Recorded data:
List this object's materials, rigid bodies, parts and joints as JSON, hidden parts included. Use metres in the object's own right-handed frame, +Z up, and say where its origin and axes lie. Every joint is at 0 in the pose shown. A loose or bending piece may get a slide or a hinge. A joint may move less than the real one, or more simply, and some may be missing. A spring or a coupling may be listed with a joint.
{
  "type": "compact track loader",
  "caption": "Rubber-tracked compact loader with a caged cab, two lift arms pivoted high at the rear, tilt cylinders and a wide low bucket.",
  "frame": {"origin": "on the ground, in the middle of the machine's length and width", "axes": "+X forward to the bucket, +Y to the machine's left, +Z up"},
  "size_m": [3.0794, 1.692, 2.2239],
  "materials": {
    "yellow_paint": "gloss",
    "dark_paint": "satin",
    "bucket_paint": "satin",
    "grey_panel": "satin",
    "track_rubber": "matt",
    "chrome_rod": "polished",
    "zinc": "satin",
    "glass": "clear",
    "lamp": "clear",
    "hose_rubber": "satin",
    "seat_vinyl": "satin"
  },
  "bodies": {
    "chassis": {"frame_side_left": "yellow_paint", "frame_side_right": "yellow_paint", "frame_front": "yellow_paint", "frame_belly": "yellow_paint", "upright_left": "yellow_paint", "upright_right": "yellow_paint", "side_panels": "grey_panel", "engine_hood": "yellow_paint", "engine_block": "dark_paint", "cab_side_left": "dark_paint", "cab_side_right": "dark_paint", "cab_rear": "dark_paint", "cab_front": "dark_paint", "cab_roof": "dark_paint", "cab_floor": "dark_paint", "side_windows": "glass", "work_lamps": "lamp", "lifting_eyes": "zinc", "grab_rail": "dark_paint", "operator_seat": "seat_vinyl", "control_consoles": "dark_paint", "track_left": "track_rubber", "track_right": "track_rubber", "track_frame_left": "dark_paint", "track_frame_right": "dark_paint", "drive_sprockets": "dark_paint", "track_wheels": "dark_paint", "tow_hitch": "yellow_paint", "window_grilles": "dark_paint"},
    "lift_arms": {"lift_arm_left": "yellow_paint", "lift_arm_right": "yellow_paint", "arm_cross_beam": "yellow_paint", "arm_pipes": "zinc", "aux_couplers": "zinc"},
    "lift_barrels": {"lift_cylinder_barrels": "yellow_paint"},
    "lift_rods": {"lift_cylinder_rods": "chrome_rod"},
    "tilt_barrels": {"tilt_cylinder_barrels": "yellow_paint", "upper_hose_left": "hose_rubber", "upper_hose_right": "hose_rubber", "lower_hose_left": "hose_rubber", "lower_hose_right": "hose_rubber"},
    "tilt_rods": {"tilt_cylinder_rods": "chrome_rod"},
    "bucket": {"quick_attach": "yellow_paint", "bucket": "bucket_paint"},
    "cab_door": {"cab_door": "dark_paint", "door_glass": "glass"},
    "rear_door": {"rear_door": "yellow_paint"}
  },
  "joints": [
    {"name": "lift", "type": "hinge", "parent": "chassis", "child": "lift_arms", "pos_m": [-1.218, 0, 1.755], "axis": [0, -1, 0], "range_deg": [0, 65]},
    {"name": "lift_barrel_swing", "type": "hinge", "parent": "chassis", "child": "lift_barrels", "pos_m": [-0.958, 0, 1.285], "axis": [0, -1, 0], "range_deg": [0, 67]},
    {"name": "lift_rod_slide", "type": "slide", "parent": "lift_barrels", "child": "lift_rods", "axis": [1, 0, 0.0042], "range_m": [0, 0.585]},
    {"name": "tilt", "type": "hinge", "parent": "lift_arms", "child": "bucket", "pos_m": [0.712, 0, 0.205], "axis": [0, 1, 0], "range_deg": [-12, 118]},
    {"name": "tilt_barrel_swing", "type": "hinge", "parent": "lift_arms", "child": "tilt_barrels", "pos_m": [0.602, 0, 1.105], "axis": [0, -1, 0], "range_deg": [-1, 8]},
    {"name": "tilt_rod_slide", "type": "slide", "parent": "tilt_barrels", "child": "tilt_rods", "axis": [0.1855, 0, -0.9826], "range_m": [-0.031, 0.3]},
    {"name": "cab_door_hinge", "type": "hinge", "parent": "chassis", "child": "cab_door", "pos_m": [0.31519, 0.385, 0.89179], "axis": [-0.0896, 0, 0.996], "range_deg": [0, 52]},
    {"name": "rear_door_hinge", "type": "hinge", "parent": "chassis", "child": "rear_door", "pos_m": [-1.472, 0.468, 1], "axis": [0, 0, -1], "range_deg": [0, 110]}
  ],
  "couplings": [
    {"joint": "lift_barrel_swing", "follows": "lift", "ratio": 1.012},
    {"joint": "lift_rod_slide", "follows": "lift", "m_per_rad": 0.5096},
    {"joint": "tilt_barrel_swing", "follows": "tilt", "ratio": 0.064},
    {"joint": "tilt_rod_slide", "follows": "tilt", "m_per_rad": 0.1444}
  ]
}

Task requirements:
Extract every line above exactly as it stands.

Response to the task:
List this object's materials, rigid bodies, parts and joints as JSON, hidden parts included. Use metres in the object's own right-handed frame, +Z up, and say where its origin and axes lie. Every joint is at 0 in the pose shown. A loose or bending piece may get a slide or a hinge. A joint may move less than the real one, or more simply, and some may be missing. A spring or a coupling may be listed with a joint.
{
  "type": "compact track loader",
  "caption": "Rubber-tracked compact loader with a caged cab, two lift arms pivoted high at the rear, tilt cylinders and a wide low bucket.",
  "frame": {"origin": "on the ground, in the middle of the machine's length and width", "axes": "+X forward to the bucket, +Y to the machine's left, +Z up"},
  "size_m": [3.0794, 1.692, 2.2239],
  "materials": {
    "yellow_paint": "gloss",
    "dark_paint": "satin",
    "bucket_paint": "satin",
    "grey_panel": "satin",
    "track_rubber": "matt",
    "chrome_rod": "polished",
    "zinc": "satin",
    "glass": "clear",
    "lamp": "clear",
    "hose_rubber": "satin",
    "seat_vinyl": "satin"
  },
  "bodies": {
    "chassis": {"frame_side_left": "yellow_paint", "frame_side_right": "yellow_paint", "frame_front": "yellow_paint", "frame_belly": "yellow_paint", "upright_left": "yellow_paint", "upright_right": "yellow_paint", "side_panels": "grey_panel", "engine_hood": "yellow_paint", "engine_block": "dark_paint", "cab_side_left": "dark_paint", "cab_side_right": "dark_paint", "cab_rear": "dark_paint", "cab_front": "dark_paint", "cab_roof": "dark_paint", "cab_floor": "dark_paint", "side_windows": "glass", "work_lamps": "lamp", "lifting_eyes": "zinc", "grab_rail": "dark_paint", "operator_seat": "seat_vinyl", "control_consoles": "dark_paint", "track_left": "track_rubber", "track_right": "track_rubber", "track_frame_left": "dark_paint", "track_frame_right": "dark_paint", "drive_sprockets": "dark_paint", "track_wheels": "dark_paint", "tow_hitch": "yellow_paint", "window_grilles": "dark_paint"},
    "lift_arms": {"lift_arm_left": "yellow_paint", "lift_arm_right": "yellow_paint", "arm_cross_beam": "yellow_paint", "arm_pipes": "zinc", "aux_couplers": "zinc"},
    "lift_barrels": {"lift_cylinder_barrels": "yellow_paint"},
    "lift_rods": {"lift_cylinder_rods": "chrome_rod"},
    "tilt_barrels": {"tilt_cylinder_barrels": "yellow_paint", "upper_hose_left": "hose_rubber", "upper_hose_right": "hose_rubber", "lower_hose_left": "hose_rubber", "lower_hose_right": "hose_rubber"},
    "tilt_rods": {"tilt_cylinder_rods": "chrome_rod"},
    "bucket": {"quick_attach": "yellow_paint", "bucket": "bucket_paint"},
    "cab_door": {"cab_door": "dark_paint", "door_glass": "glass"},
    "rear_door": {"rear_door": "yellow_paint"}
  },
  "joints": [
    {"name": "lift", "type": "hinge", "parent": "chassis", "child": "lift_arms", "pos_m": [-1.218, 0, 1.755], "axis": [0, -1, 0], "range_deg": [0, 65]},
    {"name": "lift_barrel_swing", "type": "hinge", "parent": "chassis", "child": "lift_barrels", "pos_m": [-0.958, 0, 1.285], "axis": [0, -1, 0], "range_deg": [0, 67]},
    {"name": "lift_rod_slide", "type": "slide", "parent": "lift_barrels", "child": "lift_rods", "axis": [1, 0, 0.0042], "range_m": [0, 0.585]},
    {"name": "tilt", "type": "hinge", "parent": "lift_arms", "child": "bucket", "pos_m": [0.712, 0, 0.205], "axis": [0, 1, 0], "range_deg": [-12, 118]},
    {"name": "tilt_barrel_swing", "type": "hinge", "parent": "lift_arms", "child": "tilt_barrels", "pos_m": [0.602, 0, 1.105], "axis": [0, -1, 0], "range_deg": [-1, 8]},
    {"name": "tilt_rod_slide", "type": "slide", "parent": "tilt_barrels", "child": "tilt_rods", "axis": [0.1855, 0, -0.9826], "range_m": [-0.031, 0.3]},
    {"name": "cab_door_hinge", "type": "hinge", "parent": "chassis", "child": "cab_door", "pos_m": [0.31519, 0.385, 0.89179], "axis": [-0.0896, 0, 0.996], "range_deg": [0, 52]},
    {"name": "rear_door_hinge", "type": "hinge", "parent": "chassis", "child": "rear_door", "pos_m": [-1.472, 0.468, 1], "axis": [0, 0, -1], "range_deg": [0, 110]}
  ],
  "couplings": [
    {"joint": "lift_barrel_swing", "follows": "lift", "ratio": 1.012},
    {"joint": "lift_rod_slide", "follows": "lift", "m_per_rad": 0.5096},
    {"joint": "tilt_barrel_swing", "follows": "tilt", "ratio": 0.064},
    {"joint": "tilt_rod_slide", "follows": "tilt", "m_per_rad": 0.1444}
  ]
}